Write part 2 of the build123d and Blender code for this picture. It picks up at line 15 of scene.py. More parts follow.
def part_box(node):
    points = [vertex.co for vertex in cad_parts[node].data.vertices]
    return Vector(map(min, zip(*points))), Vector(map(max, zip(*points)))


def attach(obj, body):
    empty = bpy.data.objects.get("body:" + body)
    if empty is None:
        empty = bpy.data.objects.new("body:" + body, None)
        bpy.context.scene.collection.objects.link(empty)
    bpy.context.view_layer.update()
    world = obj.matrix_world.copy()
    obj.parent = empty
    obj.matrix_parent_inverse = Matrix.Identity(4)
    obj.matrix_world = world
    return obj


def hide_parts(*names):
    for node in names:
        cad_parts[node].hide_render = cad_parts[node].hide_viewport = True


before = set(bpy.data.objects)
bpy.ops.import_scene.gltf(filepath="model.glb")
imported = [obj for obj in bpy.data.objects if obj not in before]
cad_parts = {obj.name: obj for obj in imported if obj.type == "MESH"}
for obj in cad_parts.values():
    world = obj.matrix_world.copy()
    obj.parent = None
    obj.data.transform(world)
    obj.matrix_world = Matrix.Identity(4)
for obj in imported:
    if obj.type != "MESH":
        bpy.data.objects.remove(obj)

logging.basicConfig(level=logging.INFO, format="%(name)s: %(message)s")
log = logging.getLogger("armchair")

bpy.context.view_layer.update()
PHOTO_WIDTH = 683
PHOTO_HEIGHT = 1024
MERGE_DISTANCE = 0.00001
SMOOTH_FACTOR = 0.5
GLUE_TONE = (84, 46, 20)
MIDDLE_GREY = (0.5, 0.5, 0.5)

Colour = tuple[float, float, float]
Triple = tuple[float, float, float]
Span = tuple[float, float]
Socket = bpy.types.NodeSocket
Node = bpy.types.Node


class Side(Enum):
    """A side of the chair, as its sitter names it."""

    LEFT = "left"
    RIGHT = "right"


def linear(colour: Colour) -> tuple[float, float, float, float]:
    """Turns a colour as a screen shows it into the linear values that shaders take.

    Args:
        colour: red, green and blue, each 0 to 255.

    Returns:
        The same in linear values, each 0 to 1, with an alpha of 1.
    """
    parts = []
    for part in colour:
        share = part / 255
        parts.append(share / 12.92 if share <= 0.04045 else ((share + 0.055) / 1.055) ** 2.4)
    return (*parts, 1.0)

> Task
Give the lines again, exactly as they stand, from the beginning of the data through the line with "if empty is".

> Exercise answer
Write part 2 of the build123d and Blender code for this picture. It picks up at line 15 of scene.py. More parts follow.
def part_box(node):
    points = [vertex.co for vertex in cad_parts[node].data.vertices]
    return Vector(map(min, zip(*points))), Vector(map(max, zip(*points)))


def attach(obj, body):
    empty = bpy.data.objects.get("body:" + body)
    if empty is None:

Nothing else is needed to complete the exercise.